Попытка реставрации сталинского гимна недопустима – это, казалось бы, нравственная аксиома. Все восстает против – и разум, и сердце. Гекатомбы, которых не счесть никому, превращение целого поколения в пушечное мясо, предательство миллионов пленных – таков генезис музыки Александрова. О словах говорить не приходится: это зарифмованное бульканье, ни на что не претендующее и никаких душевных струн не затрагивающее. Люди, готовые санкционировать воскрешение этого марша смерти – смерти под маской всенародного счастья, вероятно, не отдают себе отчета в том, что гимн действительно национальная песнь. Ведь нет большего кощунства, чем то, которое совершается средствами музыки. Музыка, время, душа – явления одного порядка, лишь с тою разницей, что музыка рукотворна.

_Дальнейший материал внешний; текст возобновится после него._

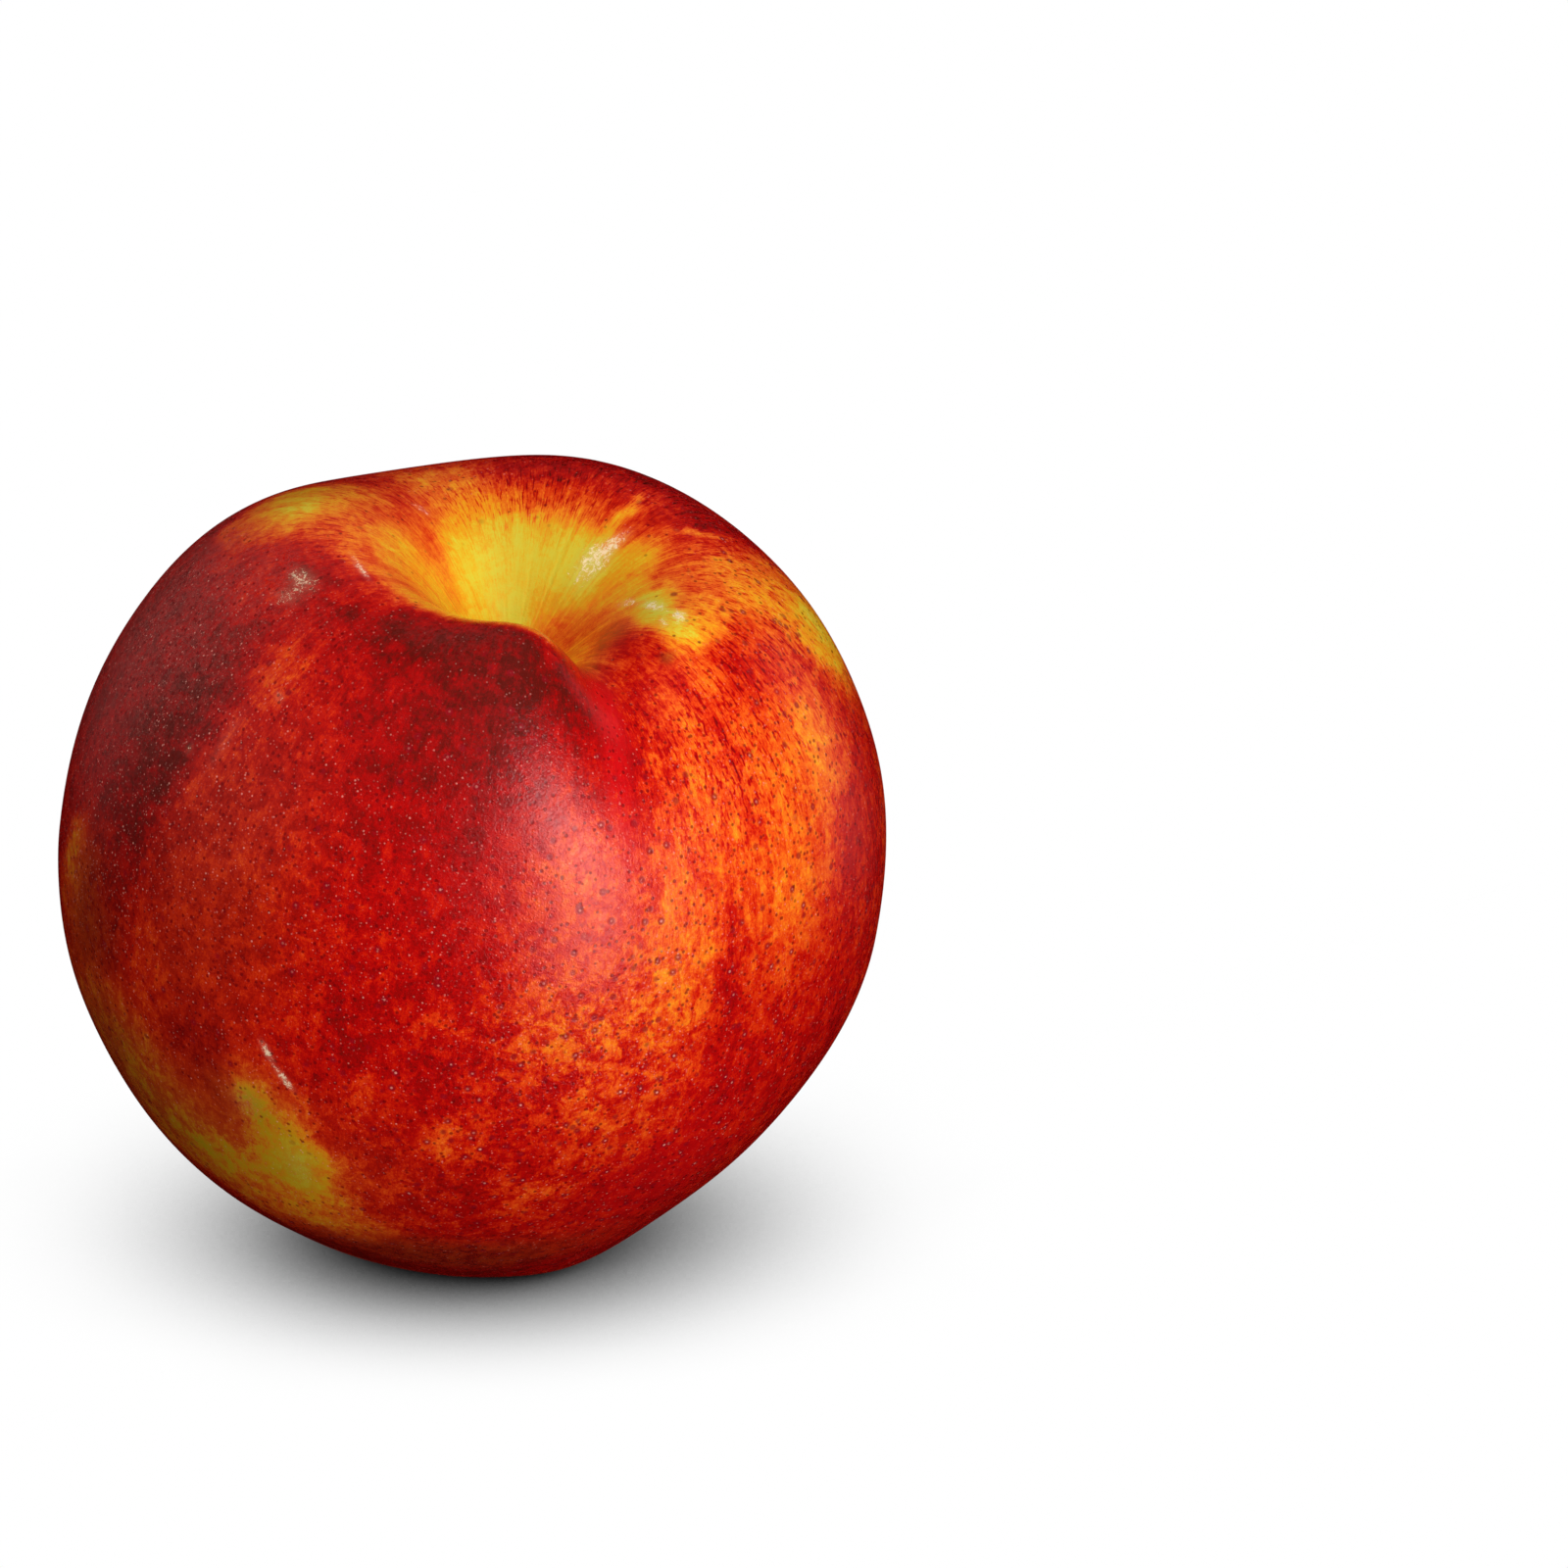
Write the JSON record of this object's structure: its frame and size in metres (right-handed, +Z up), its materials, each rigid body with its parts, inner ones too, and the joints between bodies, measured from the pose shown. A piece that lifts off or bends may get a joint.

Говорится о несостоятельности нынешнего гимна (имеется в виду гимн ельцинских временЛ. Г.) – увы, он и правда напоминает решенную на скорую руку задачку по гармонии. Говорится о том, что советский гимн помнят и любят. Первое бесспорно, надо быть последним тупицей, чтобы не помнить мелодии, на протяжении пятидесяти лет звучавшей по радио как минимум дважды в день. Что касается второго, то это справедливо ровно настолько, насколько справедлива поговорка «стерпится – слюбится».

Эмоциональное восприятие гимна не что иное, как форма проявления национального чувства. Даже семантически «союз нерушимый» звучит откровенной издевкой. Чудны же дела твои, Господи, коль скоро советский гимн вызывает еще что-то, кроме ностальгического кряхтенья.

Но всего удивительней, что в сталинском гимне кому-то слышится русскость. Конечно, смотря с чем сравнивать, если с советской эстрадой, которая, скажем так, в известной мере подпала под обаяние Востока, то маршевые ритмы, может, и покажутся органически присущими русской музыке. Стоит все же помнить, что Россия появилась на свет не в семнадцатом году, скорей уж наоборот. Именно советская массовая песня времен Коминтерна была как две капли воды похожа на немецкую и только с началом войны обрела ту чуть окрашенную плагальностью медвежью поступь, которая так любезна сердцам советских патриотов. Справедливости ради надо признать, что помпезный четырехдольный мажор как выражение идейной правоты и военной мощи государство российское восприняло еще в девятнадцатом веке.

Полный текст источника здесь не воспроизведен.